#### Task brief
Lift out, unaltered, the lines of the material below between the line holding "checks and files" and the line holding "before = set(bpy.data.objects)", counting both.

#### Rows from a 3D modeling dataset
————

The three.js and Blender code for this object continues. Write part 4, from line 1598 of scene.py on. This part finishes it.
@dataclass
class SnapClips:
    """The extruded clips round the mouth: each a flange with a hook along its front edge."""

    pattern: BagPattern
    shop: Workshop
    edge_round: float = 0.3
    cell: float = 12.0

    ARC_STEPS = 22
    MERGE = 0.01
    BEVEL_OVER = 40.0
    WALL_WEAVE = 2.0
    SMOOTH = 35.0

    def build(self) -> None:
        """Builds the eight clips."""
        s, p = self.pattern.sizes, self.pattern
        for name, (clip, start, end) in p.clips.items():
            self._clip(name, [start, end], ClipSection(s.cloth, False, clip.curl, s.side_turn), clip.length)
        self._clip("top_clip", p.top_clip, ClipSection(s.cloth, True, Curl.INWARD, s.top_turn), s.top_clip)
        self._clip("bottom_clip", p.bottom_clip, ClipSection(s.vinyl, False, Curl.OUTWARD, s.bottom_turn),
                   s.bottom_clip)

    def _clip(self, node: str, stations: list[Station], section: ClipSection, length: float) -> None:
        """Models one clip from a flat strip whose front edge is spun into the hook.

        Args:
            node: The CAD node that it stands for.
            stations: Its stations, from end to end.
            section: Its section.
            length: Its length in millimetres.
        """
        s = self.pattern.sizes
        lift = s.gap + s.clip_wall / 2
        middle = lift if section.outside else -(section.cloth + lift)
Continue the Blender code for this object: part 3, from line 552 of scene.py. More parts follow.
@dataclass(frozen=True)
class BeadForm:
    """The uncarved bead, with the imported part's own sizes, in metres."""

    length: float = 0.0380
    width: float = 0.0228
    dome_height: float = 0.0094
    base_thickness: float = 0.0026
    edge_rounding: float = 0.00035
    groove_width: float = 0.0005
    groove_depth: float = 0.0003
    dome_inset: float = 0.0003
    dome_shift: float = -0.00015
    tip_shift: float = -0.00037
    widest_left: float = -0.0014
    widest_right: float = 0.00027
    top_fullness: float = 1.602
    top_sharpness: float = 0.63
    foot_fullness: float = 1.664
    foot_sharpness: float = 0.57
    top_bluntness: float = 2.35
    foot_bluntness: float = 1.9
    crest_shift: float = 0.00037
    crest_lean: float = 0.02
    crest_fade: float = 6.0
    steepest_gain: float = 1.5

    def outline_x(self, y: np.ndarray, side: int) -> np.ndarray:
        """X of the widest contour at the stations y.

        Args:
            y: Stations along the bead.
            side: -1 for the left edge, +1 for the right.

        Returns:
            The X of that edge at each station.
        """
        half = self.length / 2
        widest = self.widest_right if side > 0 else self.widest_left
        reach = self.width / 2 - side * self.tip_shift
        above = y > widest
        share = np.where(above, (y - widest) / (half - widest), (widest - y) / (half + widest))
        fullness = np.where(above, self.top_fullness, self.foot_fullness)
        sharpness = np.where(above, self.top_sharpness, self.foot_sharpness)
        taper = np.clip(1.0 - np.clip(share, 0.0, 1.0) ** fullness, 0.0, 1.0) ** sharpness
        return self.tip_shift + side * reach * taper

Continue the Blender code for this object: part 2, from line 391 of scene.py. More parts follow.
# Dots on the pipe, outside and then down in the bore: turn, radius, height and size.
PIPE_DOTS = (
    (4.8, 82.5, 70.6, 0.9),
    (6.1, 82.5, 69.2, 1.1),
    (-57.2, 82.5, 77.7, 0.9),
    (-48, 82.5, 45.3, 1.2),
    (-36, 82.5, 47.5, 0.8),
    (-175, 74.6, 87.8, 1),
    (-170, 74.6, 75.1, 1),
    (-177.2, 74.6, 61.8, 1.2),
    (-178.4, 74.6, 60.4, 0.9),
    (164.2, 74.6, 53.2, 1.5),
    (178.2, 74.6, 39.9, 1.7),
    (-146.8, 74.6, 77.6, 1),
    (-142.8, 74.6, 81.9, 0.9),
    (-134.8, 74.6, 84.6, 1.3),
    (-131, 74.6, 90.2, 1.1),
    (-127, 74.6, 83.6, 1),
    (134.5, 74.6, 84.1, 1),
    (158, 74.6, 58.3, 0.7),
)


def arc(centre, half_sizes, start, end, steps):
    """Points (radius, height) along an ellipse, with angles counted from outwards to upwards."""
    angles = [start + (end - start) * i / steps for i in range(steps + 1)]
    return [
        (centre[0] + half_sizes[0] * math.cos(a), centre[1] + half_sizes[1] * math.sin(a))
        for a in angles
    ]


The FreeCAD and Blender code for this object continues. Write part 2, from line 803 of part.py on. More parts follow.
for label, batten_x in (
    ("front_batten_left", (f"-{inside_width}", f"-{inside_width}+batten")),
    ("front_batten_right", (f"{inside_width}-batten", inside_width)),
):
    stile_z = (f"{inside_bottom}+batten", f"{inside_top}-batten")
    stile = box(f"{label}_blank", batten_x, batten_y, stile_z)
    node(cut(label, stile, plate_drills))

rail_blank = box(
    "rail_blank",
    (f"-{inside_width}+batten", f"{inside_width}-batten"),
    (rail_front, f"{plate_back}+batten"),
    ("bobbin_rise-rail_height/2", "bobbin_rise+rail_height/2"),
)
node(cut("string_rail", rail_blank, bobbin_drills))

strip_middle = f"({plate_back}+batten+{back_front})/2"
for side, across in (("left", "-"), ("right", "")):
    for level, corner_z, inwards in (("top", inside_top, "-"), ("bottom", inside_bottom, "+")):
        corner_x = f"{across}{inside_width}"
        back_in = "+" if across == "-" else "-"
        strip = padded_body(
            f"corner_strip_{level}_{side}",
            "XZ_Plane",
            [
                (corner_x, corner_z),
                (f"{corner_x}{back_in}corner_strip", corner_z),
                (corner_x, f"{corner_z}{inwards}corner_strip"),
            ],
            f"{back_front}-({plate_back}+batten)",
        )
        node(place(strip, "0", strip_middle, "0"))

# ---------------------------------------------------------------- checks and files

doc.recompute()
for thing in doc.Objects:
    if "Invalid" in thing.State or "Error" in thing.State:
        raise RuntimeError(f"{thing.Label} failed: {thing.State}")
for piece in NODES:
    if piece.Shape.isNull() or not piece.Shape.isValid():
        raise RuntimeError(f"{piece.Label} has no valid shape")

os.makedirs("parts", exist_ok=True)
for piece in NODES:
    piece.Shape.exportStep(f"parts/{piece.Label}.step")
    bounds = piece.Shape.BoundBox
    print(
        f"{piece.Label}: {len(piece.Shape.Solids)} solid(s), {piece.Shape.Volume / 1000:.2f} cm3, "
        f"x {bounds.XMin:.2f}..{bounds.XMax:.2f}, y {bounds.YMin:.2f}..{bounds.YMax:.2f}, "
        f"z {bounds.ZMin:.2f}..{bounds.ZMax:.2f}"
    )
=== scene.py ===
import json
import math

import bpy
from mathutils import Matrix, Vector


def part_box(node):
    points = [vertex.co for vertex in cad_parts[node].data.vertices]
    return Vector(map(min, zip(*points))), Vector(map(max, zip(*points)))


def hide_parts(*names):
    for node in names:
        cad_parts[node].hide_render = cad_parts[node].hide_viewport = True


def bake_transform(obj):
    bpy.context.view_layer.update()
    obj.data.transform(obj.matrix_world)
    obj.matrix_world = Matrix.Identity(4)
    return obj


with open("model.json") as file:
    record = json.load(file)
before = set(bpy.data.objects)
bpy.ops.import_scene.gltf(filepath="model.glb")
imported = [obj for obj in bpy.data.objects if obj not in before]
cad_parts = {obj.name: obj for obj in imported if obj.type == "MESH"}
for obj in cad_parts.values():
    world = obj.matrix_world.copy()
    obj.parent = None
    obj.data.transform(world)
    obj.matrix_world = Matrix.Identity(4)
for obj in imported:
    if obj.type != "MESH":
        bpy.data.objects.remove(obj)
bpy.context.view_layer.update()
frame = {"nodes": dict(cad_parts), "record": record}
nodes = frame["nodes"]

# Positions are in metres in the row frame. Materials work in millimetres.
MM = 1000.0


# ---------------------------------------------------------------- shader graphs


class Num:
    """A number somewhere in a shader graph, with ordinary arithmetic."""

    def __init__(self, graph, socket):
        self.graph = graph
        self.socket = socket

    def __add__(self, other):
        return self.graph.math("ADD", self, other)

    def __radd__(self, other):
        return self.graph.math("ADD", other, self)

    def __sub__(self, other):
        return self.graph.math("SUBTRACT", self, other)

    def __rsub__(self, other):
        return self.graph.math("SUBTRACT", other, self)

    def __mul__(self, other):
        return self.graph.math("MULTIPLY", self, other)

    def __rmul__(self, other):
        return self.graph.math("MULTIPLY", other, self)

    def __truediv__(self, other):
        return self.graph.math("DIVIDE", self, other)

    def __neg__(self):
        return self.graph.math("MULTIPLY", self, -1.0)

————

#### The result
# ---------------------------------------------------------------- checks and files

doc.recompute()
for thing in doc.Objects:
    if "Invalid" in thing.State or "Error" in thing.State:
        raise RuntimeError(f"{thing.Label} failed: {thing.State}")
for piece in NODES:
    if piece.Shape.isNull() or not piece.Shape.isValid():
        raise RuntimeError(f"{piece.Label} has no valid shape")

os.makedirs("parts", exist_ok=True)
for piece in NODES:
    piece.Shape.exportStep(f"parts/{piece.Label}.step")
    bounds = piece.Shape.BoundBox
    print(
        f"{piece.Label}: {len(piece.Shape.Solids)} solid(s), {piece.Shape.Volume / 1000:.2f} cm3, "
        f"x {bounds.XMin:.2f}..{bounds.XMax:.2f}, y {bounds.YMin:.2f}..{bounds.YMax:.2f}, "
        f"z {bounds.ZMin:.2f}..{bounds.ZMax:.2f}"
    )
=== scene.py ===
import json
import math

import bpy
from mathutils import Matrix, Vector


def part_box(node):
    points = [vertex.co for vertex in cad_parts[node].data.vertices]
    return Vector(map(min, zip(*points))), Vector(map(max, zip(*points)))


def hide_parts(*names):
    for node in names:
        cad_parts[node].hide_render = cad_parts[node].hide_viewport = True


def bake_transform(obj):
    bpy.context.view_layer.update()
    obj.data.transform(obj.matrix_world)
    obj.matrix_world = Matrix.Identity(4)
    return obj


with open("model.json") as file:
    record = json.load(file)
before = set(bpy.data.objects)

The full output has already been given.